Description of the task:
Please copy the lines below exactly, from the first one through the line showing "holes_in_unit = (6.35, 22.225, 38.1)".

-------- Source excerpt --------

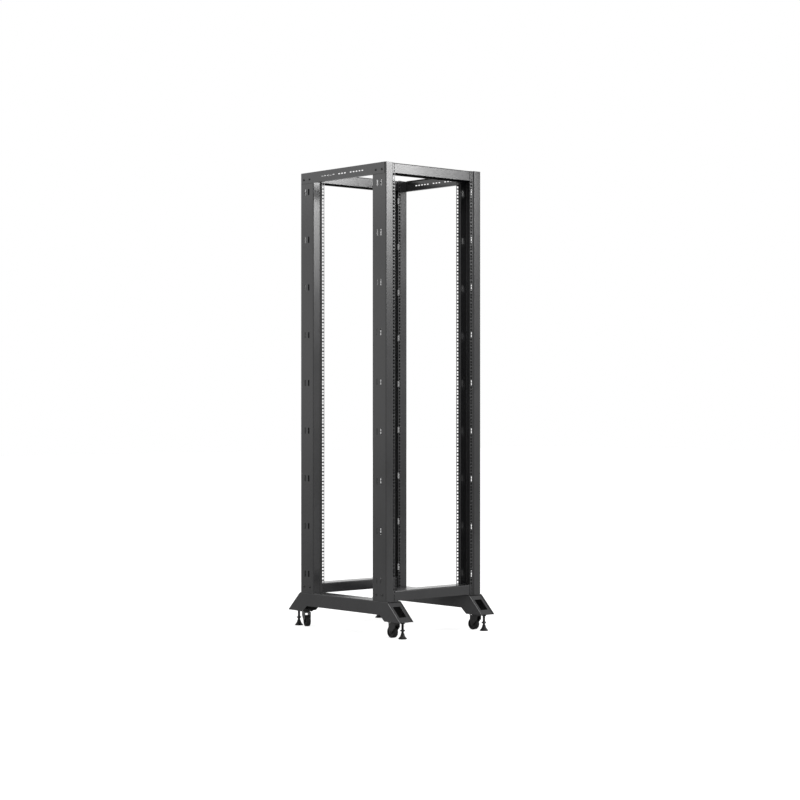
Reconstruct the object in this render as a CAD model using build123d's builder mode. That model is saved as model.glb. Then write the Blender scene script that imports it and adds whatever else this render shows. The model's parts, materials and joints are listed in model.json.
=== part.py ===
from build123d import *
import os

# Four post open frame rack, 42 rack units high, on castors and levelling feet.
# Millimetres. The origin is on the floor in the middle of the rack.
# +X points right and +Y points back, as seen from the front. +Z points up.

# Rack standard
rack_unit = 44.45
clear_units = 42
end_units = 1
hole_centres = 465.1
square_hole = 9.5
holes_in_unit = (6.35, 22.225, 38.1)

# Folded posts
sheet = 2.0
bend_radius = 3.0
hole_to_outside = 51.5
hole_to_joggle = 8.5
hole_to_bay = 7.55
post_depth = 96.0
post_pitch = 530.0
post_end_margin = 1.1
strip_step = 7.5
joggle_run = 4.0

# Pairs of upright slots in the post webs
slot_width = 10.0
slot_height = 28.0
slot_spacing = 26.0
slot_first_unit = 2
slot_pitch_units = 5

# Cross members between the left and right posts
cross_depth = 80.0
cross_height = 45.0
cross_bend = 4.0

# Side rails outside the post webs at the top
side_rail_height = 50.0
side_rail_inset = 8.0
side_rail_lip = 14.0
side_rail_gap = 6.0
lacing_length = 13.0
lacing_height = 5.0
lacing_pitch = 21.0
lacing_group_pitch = 105.0
lacing_counts = (5, 3, 5)

# Base beams with splayed feet
beam_sheet = 2.5
beam_width = 80.0
beam_top = 162.0
beam_bottom = 100.5
foot_bottom = 74.0
toe_top = 6.0
toe_bottom = 97.0
heel_bottom = 13.0
heel_run = 33.0
beam_edge_radius = 3.0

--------

Response to the task:
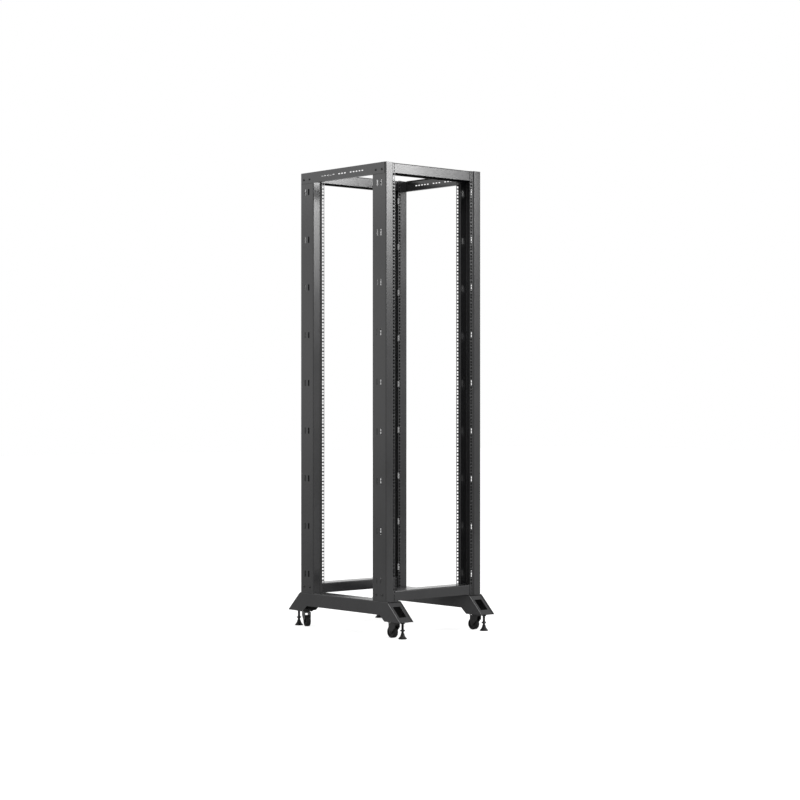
Reconstruct the object in this render as a CAD model using build123d's builder mode. That model is saved as model.glb. Then write the Blender scene script that imports it and adds whatever else this render shows. The model's parts, materials and joints are listed in model.json.
=== part.py ===
from build123d import *
import os

# Four post open frame rack, 42 rack units high, on castors and levelling feet.
# Millimetres. The origin is on the floor in the middle of the rack.
# +X points right and +Y points back, as seen from the front. +Z points up.

# Rack standard
rack_unit = 44.45
clear_units = 42
end_units = 1
hole_centres = 465.1
square_hole = 9.5
holes_in_unit = (6.35, 22.225, 38.1)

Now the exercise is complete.